Cosa ci fareste voi con una rana? Sembra una domanda stupida, ma in realtà non lo è. Galvani, per esempio, ha usato proprio le rane, appendendole in terrazza durante un temporale in mezzo ai fulmini, per studiare gli impulsi nervosi. Gli scienziati dell'università del Vermont invece hanno estratto da embrioni di rana delle cellule staminali, quelle cellule che seguendo il loro sviluppo naturale sarebbero diventate parte di una varietà di tessuti dalla pelle al cuore, e le hanno poi riassemblate in nuove configurazioni basate su algoritmi elaborati da supercomputer per creare qualcosa di nuovo, mai visto prima: i primi robot costruiti interamente di cellule vive. Li hanno chiamati xenobots e sono piccolissimi, di dimensioni submillimetriche, assomigliano a Pac-Man, contengono tra le 500 e le 1.000 cellule e sono in grado di spostarsi, organizzarsi e anche trasportare in giro piccoli carichi, cioè praticamente già così sono meglio del marito medio.
Scherzi a parte, si tratta di macchine viventi che non sono assimilabili ai robot tradizionali ma neanche a nessuna specie animale nota e c'è solo la fantasia a limitare le possibili applicazioni di questi organismi programmabili: la ricerca di materiale radioattivo o la raccolta di microplastiche negli oceani fino alla possibilità di viaggiare nelle arterie per rimuovere le placche o curare tumori.

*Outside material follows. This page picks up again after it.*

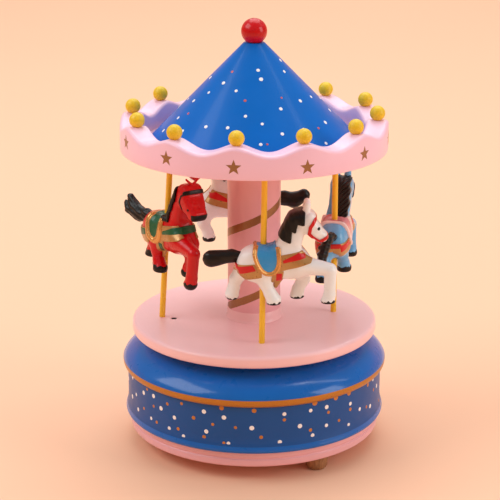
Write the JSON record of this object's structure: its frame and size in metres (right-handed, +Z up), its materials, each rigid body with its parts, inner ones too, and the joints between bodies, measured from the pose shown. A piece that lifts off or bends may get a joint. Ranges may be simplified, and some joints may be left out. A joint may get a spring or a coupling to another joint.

A seconda della necessità, possono essere sviluppati algoritmi che ottimizzino l'organizzazione delle cellule, un po' come i pezzi di un Lego, per ottenere la configurazione teorica più promettente che poi viene trasformata in realtà dal lavoro di assemblaggio cellulare preciso e paziente degli scienziati. Le cellule staminali della pelle sono risultate ideali per dare la giusta struttura e le cellule staminali del muscolo cardiaco hanno fornito, tramite contrazioni, la propulsione necessaria perché queste configurazioni teoriche potessero trasformarsi in vere e proprie macchine in grado di andare da sole in giro in ambiente acquoso. Una di queste configurazioni è stata anche sviluppata con un buco centrale che è stato poi ulteriormente ottimizzato per diventare una specie di tasca utile per microscopici traslochi.
C'erano però ancora perplessità sull'effettiva natura vivente di queste macchine, perché non si era ancora potuta osservare la loro riproduzione, fino ad ora. Esperimenti più recenti hanno infatti permesso di osservare la loro capacità di riprodursi accumulando cellule disperse fino a creare dei nuovi xenobot, in grado di muoversi e nuotare secondo un nuovo straordinario processo di replicazione.
Certo, una nuova frontiera per la scienza e la nostra conoscenza, tutto molto bello, ma in qualità di principessa io questi xenobot, anche se imparentati alla lontana con i ranocchi, non mi fiderei più di tanto a baciarli.